Last year, one of Boulanger's victims told investigators that when he recently told his parents of Boulanger's abuse they almost didn't want to come to his wedding.
In a couple cases, the police offered limited - or no - response to the allegations brought to them.
In Aube's case, the Nashua police in 1975 agreed to Bishop Odore Gendron's request that his department not make a report on his department's discovery of Aube having sex with a boy in his car. The police chief later said he had no recollection of that request or the incident.
The Chalifour file contains a Massachusetts police report made out after a boy reported that Chalifour had abused him in a hotel room. The police urged the boy's parents to pursue the matter, but there is no indication they filed charges or investigated the allegations.
The diocese did not address the details of the individual files yesterday. Its report instead focused on the lessons it had learned from its mistakes.
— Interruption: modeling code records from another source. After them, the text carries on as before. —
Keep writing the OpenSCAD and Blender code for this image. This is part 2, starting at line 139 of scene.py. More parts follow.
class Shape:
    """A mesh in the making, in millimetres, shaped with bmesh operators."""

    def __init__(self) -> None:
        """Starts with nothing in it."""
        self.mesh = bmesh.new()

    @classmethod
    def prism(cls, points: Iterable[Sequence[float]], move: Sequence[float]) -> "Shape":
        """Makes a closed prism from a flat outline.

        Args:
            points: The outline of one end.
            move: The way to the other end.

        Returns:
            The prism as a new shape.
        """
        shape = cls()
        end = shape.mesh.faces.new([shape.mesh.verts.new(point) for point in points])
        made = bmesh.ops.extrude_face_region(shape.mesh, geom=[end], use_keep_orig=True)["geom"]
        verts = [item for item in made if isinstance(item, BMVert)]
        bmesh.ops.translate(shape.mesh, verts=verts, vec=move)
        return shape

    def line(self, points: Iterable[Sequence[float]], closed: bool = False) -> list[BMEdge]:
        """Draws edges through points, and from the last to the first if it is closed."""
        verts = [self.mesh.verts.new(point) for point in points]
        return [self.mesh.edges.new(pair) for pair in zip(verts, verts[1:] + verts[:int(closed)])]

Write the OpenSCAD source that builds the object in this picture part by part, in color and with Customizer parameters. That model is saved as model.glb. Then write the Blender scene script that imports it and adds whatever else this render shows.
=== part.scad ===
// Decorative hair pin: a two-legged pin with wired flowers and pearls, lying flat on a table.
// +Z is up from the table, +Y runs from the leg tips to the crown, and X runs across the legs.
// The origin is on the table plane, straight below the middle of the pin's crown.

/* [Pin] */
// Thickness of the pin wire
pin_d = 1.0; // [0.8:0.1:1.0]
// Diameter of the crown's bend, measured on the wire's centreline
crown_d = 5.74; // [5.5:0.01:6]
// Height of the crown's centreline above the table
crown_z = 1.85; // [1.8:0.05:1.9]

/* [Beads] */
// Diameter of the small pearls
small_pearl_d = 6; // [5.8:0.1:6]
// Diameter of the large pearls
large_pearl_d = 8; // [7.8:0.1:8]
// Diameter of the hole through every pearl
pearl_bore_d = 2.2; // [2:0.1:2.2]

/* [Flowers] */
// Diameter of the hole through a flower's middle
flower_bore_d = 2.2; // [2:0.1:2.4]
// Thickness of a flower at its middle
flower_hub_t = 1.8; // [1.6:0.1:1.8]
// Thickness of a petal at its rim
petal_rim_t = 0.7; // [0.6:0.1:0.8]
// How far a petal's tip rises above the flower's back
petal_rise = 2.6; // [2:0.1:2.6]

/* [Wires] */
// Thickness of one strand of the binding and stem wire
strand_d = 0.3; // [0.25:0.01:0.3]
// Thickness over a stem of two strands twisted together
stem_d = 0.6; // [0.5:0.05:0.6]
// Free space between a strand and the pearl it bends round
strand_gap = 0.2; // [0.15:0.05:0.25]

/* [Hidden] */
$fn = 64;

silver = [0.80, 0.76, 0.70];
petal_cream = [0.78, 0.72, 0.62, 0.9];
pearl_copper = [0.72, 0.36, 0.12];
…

Church officials said they had learned to pay more attention to victims; report allegations to the police; involve more people in the church's investigation; maintain more thorough files; handle allegations more consistently; and bolster awareness training to prevent more abuse.
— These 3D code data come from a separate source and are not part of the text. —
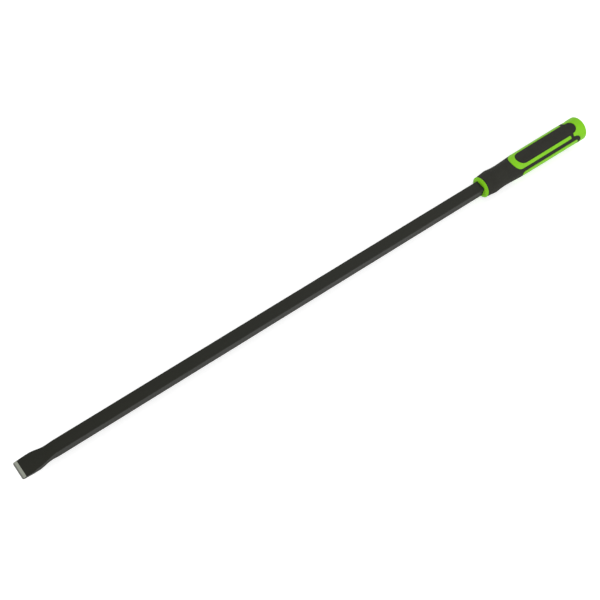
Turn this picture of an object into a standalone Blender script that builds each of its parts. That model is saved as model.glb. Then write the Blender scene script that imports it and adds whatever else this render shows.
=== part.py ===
"""Straight pry bar: a square forged bar with a chisel blade, a two-colour moulded handle and a
steel strike cap.

The bar lies along X, with its blade edge at -X and its strike face at +X. The broad faces of the
blade look up and down. The origin is under the middle of the bar, on the surface it lies on.
"""

from math import cos, pi, radians, sin, tan

import bmesh
import bpy
from mathutils import Matrix, Vector

# All sizes are in metres.
OVERALL_LENGTH = 0.900
CLEARANCE = 0.0003

# Square shank and its chisel blade. Lengths are measured from the edge of the blade.
SHANK_WIDTH = 0.016
SHANK_CORNER = 0.0017
BLADE_WIDTH = 0.024
WIDEST_PLACE = 0.014
EDGE_WIDTH = 0.0235
EDGE_THICKNESS = 0.001
EDGE_CORNER = 0.002
FACET_LENGTH = 0.0018
FACET_THICKNESS = 0.0024
BEVEL_LENGTH = 0.0058
BEVEL_THICKNESS = 0.0038
CHEEK_LENGTH = 0.0125
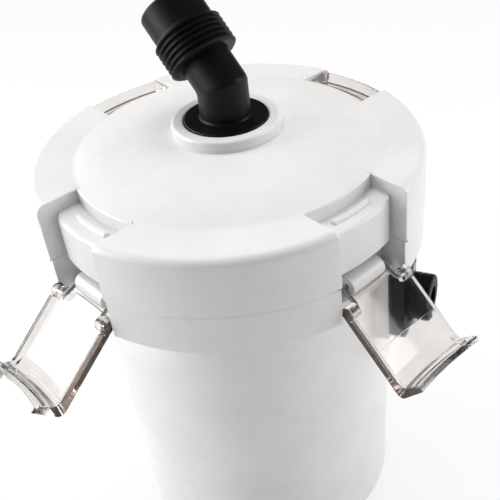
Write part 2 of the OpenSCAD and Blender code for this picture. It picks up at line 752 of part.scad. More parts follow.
module sponge_coarse() color([0.2, 0.3, 0.5]) sponge(0, basket_h - 10);
module sponge_medium() color([0.15, 0.15, 0.17]) sponge(1, basket_h - 10);
module sponge_fine() color([0.95, 0.95, 0.92]) sponge(2, basket_h - 18);

canister();
foot_ring();
inlet_gasket();
inlet_housing();
inlet_screws();
inlet_nut();
down_pipe();
basket(0);  // basket_lower
basket(1);  // basket_middle
basket(2);  // basket_upper
sponge_coarse();
sponge_medium();
sponge_fine();
lid_cover();
pump_base();
lid_seal();
lid_screws();
stator_core();
stator_coils();
impeller_cover();
impeller_shaft();
shaft_bushings();
impeller();
rotor_magnet();
cable_gland();
outlet_ring();
outlet_elbow();
elbow_seal();
outlet_nut();
latch_bail(LATCH_AZ[0]);  // bail_front_left
latch_bail(LATCH_AZ[1]);  // bail_front_right
latch_bail(LATCH_AZ[2]);  // bail_rear_right
latch_bail(LATCH_AZ[3]);  // bail_rear_left
latch_clip(LATCH_AZ[0], open_ang);  // clip_front_left
latch_clip(LATCH_AZ[1], open_ang);  // clip_front_right
latch_clip(LATCH_AZ[2], shut_ang);  // clip_rear_right
latch_clip(LATCH_AZ[3], shut_ang);  // clip_rear_left
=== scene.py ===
"""Looks of a canister filter for an aquarium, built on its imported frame.

The white mouldings are turned and then cut, the latches are clear clips on wire bails, and the
filter media are foam pads. Sizes are in millimetres and become metres where a mesh is made.
"""

import logging
import math
from dataclasses import dataclass, field, replace
from enum import Enum
from typing import Any, Callable, Iterable, Sequence

import bpy
from mathutils import Matrix, Vector

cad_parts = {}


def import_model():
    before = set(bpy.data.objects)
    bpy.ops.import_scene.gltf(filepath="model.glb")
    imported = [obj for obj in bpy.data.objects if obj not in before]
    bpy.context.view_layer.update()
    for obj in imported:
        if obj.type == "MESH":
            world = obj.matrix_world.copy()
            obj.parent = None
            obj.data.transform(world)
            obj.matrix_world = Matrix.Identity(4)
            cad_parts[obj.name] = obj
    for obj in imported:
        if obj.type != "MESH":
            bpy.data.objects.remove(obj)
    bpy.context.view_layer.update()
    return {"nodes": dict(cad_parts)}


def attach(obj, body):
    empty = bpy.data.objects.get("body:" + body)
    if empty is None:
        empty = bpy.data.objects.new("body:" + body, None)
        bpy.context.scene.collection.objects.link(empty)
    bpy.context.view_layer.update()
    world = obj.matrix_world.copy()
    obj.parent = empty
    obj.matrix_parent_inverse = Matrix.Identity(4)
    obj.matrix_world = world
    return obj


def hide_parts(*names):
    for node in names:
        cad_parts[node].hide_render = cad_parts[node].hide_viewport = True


MM = 0.001
SHARP = 38.0
LOG = logging.getLogger("canister_filter")

Point = tuple[float, float]
Place = tuple[float, float, float]


class Mix(Enum):
    """How a tool changes a piece."""

    CUT = "DIFFERENCE"
    ADD = "UNION"


class Corner(Enum):
    """Directions of the four latches, from the front towards the right, in degrees."""

    FRONT_LEFT = -45.0
    FRONT_RIGHT = 45.0
    REAR_RIGHT = 135.0
    REAR_LEFT = 225.0

    @property
    def label(self) -> str:
        """The corner's name as the frame writes it."""
        return self.name.lower()

    @property
    def open(self) -> bool:
        """Whether the latch hangs open."""
        return self in (Corner.FRONT_LEFT, Corner.FRONT_RIGHT)


# --- Modelling steps ---


def metres(place: Iterable[float]) -> Vector:
    """Turns a place in millimetres into metres."""
    return Vector([v * MM for v in place])


def toward(azimuth: float) -> Matrix:
    """Gives the turn that takes +X to a direction counted from the front to the right.

    Args:
        azimuth: The direction in degrees.

    Returns:
        The turn about the upright axis.
    """
    return turn(azimuth - 90, "Z")


def shift(x: float = 0.0, y: float = 0.0, z: float = 0.0) -> Matrix:
    """Gives a move by millimetres along the three axes."""
    return Matrix.Translation(metres((x, y, z)))


def turn(degrees: float, axis: str) -> Matrix:
    """Gives a turn by degrees about one axis."""
    return Matrix.Rotation(math.radians(degrees), 4, axis)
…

The state required at least two of those changes: reporting abuse to the police and maintaining more complete files.
McCormack said yesterday the church didn't know had badly it had failed children until the state's investigation prompted more victims to come forward with their stories.
"The number of allegations and the number of (accused) priests has really raised the critical awareness of the dimensions of this problem," he said. "The toll it's taken on me is that I have become aware that it's been a very hard time for victims. And for our church. The best I can do as bishop is to acknowledge what is past, to correct it and move on."